:: Collected data ::
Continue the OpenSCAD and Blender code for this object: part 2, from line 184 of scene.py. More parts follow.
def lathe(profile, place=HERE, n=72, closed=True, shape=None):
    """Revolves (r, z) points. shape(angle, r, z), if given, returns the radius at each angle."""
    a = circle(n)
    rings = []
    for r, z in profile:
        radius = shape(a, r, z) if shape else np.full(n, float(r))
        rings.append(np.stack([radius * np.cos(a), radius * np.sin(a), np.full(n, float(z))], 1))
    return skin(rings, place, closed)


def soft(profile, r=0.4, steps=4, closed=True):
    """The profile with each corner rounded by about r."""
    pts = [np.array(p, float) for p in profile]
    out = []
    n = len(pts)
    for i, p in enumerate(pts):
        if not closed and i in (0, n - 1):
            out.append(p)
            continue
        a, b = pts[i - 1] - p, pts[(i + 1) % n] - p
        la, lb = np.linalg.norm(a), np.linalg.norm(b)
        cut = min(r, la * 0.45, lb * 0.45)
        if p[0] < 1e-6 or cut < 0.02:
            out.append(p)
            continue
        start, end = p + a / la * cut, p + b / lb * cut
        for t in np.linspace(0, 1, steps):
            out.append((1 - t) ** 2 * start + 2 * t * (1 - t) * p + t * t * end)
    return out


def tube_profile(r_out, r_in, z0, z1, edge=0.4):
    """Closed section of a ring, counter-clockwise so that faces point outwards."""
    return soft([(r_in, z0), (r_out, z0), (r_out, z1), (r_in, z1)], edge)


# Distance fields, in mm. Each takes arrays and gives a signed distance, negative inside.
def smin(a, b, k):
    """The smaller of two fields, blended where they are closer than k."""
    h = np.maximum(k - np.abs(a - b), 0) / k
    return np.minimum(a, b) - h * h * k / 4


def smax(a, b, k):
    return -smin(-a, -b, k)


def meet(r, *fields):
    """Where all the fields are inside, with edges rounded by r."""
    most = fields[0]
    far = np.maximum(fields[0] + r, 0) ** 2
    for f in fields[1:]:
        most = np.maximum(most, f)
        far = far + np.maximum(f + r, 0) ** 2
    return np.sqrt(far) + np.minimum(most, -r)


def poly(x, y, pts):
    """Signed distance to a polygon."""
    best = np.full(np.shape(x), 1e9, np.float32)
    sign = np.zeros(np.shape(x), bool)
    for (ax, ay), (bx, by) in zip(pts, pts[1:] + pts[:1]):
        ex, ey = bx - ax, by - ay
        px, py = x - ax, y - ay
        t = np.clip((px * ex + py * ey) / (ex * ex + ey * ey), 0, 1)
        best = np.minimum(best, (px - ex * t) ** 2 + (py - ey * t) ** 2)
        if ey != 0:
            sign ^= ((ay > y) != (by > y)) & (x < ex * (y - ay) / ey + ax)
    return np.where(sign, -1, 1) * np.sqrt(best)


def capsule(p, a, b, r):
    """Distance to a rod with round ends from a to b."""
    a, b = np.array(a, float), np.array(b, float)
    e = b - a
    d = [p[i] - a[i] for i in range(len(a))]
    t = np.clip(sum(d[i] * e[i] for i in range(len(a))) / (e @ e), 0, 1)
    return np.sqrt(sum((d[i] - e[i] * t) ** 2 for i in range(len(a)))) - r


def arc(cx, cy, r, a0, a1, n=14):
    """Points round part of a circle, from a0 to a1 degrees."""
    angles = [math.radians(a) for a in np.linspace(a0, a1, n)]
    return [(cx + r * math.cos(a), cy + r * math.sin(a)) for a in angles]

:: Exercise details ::
Each line from the start of the listing above through the line containing "return skin(rings, place, closed)" should be copied exactly, please, with no other lines added.

:: In response ::
Continue the OpenSCAD and Blender code for this object: part 2, from line 184 of scene.py. More parts follow.
def lathe(profile, place=HERE, n=72, closed=True, shape=None):
    """Revolves (r, z) points. shape(angle, r, z), if given, returns the radius at each angle."""
    a = circle(n)
    rings = []
    for r, z in profile:
        radius = shape(a, r, z) if shape else np.full(n, float(r))
        rings.append(np.stack([radius * np.cos(a), radius * np.sin(a), np.full(n, float(z))], 1))
    return skin(rings, place, closed)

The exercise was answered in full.